> [Task prompt]
Wherever "joints" appears in a line, copy that line.
---------- Data
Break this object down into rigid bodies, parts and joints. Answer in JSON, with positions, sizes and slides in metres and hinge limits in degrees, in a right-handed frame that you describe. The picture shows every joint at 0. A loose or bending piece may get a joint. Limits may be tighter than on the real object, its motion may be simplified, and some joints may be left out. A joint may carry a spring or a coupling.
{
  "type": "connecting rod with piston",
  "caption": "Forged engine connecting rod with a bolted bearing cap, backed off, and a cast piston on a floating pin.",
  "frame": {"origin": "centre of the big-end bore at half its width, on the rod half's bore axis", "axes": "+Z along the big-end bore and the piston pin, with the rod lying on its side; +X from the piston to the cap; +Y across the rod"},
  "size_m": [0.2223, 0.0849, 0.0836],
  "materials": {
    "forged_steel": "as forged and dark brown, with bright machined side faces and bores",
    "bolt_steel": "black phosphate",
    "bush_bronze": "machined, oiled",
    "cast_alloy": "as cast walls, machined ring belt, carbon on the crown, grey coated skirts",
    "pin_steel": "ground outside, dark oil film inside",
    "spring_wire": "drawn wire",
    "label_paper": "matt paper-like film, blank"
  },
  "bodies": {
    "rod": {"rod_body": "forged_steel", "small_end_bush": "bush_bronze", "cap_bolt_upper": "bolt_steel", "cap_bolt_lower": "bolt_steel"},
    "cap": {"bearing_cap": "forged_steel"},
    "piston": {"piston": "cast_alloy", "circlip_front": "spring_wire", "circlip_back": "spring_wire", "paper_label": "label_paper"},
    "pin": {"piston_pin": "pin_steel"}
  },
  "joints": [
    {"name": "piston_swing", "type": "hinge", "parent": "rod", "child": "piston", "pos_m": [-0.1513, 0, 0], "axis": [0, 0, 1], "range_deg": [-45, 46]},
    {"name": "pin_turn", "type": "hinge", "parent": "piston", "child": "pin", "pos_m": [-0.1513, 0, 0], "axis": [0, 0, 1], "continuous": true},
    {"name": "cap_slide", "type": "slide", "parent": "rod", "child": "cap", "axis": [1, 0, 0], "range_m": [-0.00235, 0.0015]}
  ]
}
--------------------
> [Answer to the task]
Break this object down into rigid bodies, parts and joints. Answer in JSON, with positions, sizes and slides in metres and hinge limits in degrees, in a right-handed frame that you describe. The picture shows every joint at 0. A loose or bending piece may get a joint. Limits may be tighter than on the real object, its motion may be simplified, and some joints may be left out. A joint may carry a spring or a coupling.
  "joints": [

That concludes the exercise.